___ RECORDS

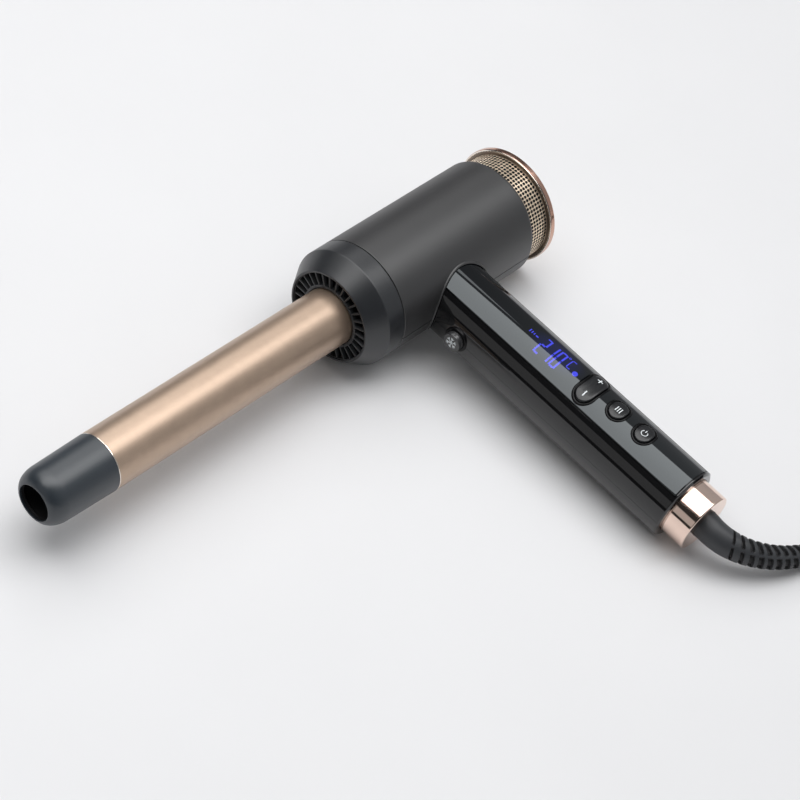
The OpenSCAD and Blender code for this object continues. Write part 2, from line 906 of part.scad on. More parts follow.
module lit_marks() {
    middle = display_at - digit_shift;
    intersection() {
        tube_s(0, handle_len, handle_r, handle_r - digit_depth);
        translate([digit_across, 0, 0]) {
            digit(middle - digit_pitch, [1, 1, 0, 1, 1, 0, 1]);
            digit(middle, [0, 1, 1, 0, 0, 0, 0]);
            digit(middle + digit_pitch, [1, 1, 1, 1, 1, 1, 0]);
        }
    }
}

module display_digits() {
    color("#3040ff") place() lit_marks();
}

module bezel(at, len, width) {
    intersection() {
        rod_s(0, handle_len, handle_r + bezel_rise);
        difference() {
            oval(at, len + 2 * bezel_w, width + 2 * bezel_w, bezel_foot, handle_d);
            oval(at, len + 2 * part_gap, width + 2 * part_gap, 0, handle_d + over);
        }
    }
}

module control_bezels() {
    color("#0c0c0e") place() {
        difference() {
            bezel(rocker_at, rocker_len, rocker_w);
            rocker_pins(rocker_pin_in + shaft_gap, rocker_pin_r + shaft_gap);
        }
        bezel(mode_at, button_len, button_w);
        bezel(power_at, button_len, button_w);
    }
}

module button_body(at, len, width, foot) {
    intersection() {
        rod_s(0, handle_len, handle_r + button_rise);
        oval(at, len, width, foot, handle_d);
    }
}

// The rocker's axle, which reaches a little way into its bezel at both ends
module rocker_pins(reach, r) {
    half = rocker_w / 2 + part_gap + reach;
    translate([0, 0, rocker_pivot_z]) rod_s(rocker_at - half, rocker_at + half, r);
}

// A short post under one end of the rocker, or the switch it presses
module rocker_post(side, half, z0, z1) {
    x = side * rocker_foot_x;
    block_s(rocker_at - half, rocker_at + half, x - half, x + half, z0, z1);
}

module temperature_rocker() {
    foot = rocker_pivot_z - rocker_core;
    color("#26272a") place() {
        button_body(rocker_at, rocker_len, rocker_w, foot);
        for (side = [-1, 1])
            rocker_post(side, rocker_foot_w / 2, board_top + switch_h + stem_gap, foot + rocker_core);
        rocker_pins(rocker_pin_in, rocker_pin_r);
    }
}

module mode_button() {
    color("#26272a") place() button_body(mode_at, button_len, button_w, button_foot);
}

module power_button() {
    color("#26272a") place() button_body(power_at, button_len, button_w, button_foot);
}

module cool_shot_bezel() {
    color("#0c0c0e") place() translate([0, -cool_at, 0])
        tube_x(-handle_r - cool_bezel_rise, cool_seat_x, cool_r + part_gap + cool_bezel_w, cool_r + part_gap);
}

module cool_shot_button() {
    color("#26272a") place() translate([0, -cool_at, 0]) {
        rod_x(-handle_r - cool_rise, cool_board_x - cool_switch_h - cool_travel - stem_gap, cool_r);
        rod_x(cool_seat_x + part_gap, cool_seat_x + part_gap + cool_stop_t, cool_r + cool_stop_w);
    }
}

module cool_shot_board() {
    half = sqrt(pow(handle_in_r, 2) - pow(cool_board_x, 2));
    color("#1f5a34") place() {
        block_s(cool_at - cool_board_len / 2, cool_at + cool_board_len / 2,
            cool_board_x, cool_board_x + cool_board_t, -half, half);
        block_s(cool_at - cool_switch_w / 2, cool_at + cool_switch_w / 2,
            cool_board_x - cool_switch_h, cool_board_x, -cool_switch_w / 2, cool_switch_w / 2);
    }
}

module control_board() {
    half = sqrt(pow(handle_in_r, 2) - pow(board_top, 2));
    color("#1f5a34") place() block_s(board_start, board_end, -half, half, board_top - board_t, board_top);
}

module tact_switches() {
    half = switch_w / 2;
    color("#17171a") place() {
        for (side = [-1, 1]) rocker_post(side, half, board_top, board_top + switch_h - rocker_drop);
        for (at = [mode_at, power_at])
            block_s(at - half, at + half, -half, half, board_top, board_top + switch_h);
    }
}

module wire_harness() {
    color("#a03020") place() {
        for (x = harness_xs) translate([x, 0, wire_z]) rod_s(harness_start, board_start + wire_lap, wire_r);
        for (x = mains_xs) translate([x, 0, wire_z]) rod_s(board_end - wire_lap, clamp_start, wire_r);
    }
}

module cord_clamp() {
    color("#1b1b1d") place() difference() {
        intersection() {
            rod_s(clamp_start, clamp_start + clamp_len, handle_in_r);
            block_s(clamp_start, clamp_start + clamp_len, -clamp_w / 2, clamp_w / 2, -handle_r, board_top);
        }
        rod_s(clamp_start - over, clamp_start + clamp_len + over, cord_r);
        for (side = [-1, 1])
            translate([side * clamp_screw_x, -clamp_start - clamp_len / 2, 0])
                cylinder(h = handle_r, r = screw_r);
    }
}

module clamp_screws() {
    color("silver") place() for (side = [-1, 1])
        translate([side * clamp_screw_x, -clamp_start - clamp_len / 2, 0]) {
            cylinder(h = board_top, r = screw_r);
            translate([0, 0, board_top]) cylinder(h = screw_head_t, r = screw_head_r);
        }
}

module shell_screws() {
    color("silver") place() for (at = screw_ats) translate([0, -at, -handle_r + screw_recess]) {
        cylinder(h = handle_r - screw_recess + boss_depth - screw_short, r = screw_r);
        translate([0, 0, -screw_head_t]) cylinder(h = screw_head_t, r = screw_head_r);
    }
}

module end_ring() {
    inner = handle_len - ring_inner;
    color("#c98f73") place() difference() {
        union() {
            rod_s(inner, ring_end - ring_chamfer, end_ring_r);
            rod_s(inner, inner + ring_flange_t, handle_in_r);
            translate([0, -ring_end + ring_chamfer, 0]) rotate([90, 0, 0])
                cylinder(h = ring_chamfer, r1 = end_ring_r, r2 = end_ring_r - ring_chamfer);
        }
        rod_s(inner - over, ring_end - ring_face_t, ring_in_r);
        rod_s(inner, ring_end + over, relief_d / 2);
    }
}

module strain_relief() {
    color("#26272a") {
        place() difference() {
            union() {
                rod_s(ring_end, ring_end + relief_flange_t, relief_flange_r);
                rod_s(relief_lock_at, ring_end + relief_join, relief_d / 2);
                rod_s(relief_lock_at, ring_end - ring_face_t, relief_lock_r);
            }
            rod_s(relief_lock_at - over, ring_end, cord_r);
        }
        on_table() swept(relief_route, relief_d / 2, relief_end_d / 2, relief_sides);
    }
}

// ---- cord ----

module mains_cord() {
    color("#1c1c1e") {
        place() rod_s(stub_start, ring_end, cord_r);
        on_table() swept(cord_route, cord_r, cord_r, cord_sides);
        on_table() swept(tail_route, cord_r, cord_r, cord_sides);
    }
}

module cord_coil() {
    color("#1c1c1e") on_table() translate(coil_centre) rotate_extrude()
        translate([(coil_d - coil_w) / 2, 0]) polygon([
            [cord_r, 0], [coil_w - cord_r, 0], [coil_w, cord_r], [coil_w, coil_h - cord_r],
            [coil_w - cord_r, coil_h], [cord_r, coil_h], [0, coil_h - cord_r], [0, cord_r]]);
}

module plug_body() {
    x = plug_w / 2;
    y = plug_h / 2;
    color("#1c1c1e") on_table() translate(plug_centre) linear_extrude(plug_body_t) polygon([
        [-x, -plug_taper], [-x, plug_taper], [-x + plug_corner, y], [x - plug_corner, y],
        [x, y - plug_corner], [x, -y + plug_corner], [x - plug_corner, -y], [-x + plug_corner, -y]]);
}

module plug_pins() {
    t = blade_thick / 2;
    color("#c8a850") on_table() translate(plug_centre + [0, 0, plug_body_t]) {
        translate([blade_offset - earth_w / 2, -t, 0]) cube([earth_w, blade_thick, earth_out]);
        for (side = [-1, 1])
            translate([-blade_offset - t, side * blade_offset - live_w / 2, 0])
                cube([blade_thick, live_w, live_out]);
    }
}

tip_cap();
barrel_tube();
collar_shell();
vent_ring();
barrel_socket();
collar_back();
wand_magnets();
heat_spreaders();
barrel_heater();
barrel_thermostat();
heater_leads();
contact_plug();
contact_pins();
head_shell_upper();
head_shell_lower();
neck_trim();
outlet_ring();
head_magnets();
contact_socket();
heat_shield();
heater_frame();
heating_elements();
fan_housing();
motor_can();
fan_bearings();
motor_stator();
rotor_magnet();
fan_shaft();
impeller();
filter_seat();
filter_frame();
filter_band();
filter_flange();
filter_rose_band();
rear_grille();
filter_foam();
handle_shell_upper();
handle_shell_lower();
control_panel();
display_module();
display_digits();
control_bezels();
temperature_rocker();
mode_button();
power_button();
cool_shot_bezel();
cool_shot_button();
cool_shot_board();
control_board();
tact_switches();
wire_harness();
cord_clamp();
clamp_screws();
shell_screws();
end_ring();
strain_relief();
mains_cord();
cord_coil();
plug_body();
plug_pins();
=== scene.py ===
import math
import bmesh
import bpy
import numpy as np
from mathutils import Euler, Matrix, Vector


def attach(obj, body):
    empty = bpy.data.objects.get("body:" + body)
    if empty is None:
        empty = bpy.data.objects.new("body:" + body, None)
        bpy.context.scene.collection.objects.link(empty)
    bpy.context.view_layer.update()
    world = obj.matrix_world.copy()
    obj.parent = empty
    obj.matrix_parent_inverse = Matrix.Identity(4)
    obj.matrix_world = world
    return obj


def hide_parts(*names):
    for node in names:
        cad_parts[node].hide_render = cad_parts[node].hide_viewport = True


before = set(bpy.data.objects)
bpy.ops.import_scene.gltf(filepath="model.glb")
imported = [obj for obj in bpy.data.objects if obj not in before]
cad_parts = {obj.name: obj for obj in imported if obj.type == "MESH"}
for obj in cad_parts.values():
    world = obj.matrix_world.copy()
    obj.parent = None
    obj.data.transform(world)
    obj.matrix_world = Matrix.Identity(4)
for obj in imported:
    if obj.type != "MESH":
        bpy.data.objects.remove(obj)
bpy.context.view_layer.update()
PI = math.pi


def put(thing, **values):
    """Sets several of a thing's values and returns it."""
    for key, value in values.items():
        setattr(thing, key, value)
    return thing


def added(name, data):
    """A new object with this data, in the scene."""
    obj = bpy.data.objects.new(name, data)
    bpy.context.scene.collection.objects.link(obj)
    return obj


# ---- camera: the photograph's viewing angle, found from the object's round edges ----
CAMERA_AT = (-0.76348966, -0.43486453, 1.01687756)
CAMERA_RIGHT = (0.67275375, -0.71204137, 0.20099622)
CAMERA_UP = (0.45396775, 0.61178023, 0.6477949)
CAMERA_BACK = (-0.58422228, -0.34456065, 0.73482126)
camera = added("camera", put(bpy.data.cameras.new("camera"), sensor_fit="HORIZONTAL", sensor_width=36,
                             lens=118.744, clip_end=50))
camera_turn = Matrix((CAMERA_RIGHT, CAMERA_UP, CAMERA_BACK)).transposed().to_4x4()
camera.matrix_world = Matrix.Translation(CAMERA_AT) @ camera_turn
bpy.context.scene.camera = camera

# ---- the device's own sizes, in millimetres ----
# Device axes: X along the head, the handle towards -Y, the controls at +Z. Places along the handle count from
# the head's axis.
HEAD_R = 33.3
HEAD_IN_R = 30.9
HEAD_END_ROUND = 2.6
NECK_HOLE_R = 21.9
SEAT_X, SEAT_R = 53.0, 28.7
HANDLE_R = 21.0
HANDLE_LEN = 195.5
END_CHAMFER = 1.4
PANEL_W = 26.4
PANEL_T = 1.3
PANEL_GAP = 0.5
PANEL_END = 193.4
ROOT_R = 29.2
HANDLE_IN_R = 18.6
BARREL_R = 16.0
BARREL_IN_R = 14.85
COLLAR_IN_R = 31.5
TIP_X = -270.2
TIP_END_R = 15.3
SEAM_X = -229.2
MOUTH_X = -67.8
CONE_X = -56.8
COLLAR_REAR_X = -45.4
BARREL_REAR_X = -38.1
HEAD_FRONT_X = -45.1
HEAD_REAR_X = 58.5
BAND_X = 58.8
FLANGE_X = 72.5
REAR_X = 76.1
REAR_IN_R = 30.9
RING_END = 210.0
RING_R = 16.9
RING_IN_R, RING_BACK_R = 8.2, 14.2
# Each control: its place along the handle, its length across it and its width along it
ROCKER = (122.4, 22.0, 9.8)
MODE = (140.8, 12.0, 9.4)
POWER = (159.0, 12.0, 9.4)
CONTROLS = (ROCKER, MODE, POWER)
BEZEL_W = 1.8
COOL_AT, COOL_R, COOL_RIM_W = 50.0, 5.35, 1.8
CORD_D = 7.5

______
___ RECORDS

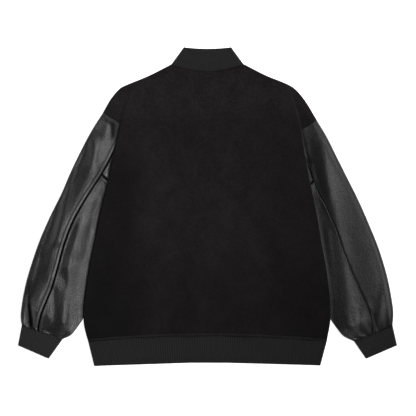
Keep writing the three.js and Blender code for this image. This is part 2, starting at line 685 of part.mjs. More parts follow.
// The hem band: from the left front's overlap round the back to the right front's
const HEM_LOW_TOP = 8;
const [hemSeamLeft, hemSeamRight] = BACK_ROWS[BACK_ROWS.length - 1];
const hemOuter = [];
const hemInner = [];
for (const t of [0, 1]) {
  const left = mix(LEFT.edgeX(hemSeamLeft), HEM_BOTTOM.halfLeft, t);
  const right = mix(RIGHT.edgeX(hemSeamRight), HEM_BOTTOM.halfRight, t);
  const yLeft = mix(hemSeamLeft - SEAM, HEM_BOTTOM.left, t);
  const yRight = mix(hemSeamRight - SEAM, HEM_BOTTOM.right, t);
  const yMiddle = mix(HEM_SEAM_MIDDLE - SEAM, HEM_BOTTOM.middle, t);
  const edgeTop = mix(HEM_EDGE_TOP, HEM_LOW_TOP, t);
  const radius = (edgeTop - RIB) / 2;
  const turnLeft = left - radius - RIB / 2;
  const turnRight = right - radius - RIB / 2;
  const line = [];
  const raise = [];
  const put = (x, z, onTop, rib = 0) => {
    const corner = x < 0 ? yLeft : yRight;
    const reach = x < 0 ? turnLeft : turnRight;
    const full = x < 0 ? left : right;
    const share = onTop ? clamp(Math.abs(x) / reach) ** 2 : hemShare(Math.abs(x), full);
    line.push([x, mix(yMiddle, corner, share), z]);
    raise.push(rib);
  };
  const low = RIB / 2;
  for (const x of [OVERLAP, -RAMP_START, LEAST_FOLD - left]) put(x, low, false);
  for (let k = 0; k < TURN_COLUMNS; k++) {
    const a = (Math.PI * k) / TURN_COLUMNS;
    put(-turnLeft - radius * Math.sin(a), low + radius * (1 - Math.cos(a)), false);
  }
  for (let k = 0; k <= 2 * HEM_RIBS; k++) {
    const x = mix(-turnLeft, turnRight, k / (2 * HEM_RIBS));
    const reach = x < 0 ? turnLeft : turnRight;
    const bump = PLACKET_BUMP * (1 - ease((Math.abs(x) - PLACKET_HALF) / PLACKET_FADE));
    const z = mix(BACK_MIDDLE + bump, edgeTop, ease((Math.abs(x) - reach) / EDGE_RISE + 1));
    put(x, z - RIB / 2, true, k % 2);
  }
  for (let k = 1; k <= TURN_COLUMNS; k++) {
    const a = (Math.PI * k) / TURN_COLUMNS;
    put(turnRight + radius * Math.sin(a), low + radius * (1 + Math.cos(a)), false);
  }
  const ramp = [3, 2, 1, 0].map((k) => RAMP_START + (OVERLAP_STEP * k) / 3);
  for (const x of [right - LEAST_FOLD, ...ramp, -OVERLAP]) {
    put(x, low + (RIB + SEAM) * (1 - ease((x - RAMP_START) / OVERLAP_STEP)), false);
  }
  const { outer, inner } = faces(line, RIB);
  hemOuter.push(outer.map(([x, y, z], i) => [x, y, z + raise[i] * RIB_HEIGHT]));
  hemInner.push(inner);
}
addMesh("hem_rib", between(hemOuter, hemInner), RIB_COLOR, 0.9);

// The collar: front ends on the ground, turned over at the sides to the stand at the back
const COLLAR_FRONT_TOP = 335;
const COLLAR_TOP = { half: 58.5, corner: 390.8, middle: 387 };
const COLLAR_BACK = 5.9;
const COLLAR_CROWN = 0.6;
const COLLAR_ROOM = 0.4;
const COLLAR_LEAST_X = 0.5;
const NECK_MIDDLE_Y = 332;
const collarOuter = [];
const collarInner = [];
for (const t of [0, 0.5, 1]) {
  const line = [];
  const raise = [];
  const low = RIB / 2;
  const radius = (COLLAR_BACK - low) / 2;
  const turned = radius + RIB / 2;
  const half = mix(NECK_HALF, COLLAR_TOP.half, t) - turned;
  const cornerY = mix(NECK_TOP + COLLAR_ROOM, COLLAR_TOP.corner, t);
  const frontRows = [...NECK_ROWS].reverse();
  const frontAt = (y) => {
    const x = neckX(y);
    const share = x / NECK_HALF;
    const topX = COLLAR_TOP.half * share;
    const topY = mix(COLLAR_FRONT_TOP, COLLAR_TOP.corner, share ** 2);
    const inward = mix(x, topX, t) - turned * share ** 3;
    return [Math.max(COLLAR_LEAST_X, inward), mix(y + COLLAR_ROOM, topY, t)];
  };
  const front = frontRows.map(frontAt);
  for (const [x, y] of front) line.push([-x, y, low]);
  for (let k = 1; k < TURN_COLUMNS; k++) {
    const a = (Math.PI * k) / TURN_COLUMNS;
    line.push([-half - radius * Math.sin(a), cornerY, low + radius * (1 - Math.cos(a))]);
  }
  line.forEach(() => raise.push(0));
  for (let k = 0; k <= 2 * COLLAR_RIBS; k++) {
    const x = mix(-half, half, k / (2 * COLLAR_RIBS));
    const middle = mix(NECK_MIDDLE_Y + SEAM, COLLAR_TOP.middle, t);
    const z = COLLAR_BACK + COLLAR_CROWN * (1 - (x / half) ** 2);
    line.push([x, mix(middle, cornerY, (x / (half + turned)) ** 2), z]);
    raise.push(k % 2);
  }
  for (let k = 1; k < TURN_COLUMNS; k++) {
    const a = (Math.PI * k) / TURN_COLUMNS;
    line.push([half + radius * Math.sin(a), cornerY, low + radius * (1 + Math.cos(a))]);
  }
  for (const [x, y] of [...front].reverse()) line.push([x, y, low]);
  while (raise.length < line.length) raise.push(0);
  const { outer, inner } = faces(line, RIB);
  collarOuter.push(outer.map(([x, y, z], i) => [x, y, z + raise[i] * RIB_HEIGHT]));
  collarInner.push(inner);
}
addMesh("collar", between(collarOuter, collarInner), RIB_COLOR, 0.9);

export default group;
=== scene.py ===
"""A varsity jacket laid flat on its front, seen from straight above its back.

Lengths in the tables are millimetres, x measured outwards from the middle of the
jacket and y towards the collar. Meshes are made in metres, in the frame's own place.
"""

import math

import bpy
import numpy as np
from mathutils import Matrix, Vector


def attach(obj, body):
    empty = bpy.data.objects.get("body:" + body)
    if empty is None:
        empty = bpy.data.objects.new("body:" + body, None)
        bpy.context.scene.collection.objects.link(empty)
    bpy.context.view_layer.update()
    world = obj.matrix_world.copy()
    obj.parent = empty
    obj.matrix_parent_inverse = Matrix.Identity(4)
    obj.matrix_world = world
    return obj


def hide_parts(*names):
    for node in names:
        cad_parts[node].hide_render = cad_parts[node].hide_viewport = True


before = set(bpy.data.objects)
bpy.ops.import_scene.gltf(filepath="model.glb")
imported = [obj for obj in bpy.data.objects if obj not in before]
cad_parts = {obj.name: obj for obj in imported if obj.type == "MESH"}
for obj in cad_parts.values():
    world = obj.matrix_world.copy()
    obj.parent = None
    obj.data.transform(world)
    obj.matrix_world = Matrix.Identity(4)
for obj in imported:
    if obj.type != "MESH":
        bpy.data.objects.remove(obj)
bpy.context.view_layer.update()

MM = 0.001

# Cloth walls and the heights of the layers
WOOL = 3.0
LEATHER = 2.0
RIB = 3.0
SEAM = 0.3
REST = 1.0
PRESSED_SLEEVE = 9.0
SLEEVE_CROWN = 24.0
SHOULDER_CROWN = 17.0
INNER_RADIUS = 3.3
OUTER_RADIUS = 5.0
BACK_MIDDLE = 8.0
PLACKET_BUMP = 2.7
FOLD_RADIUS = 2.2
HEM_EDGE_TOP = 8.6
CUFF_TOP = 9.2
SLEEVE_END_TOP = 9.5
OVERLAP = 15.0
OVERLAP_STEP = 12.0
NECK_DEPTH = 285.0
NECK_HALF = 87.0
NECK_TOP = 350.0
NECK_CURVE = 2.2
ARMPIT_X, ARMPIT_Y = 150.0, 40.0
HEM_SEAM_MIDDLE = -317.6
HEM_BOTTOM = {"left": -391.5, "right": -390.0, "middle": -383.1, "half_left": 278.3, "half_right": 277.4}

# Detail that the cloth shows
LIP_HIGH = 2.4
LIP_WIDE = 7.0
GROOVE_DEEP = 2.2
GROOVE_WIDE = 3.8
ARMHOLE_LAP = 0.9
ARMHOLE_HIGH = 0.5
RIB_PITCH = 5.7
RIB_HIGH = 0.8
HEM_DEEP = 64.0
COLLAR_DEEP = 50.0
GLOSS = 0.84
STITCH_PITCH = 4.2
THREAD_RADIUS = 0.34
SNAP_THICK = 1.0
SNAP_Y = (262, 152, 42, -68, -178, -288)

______

WHAT THIS TASK INVOLVES: Reproduce every line from the entries that holds the word "More".

EXERCISE RESULT:
The OpenSCAD and Blender code for this object continues. Write part 2, from line 906 of part.scad on. More parts follow.
Keep writing the three.js and Blender code for this image. This is part 2, starting at line 685 of part.mjs. More parts follow.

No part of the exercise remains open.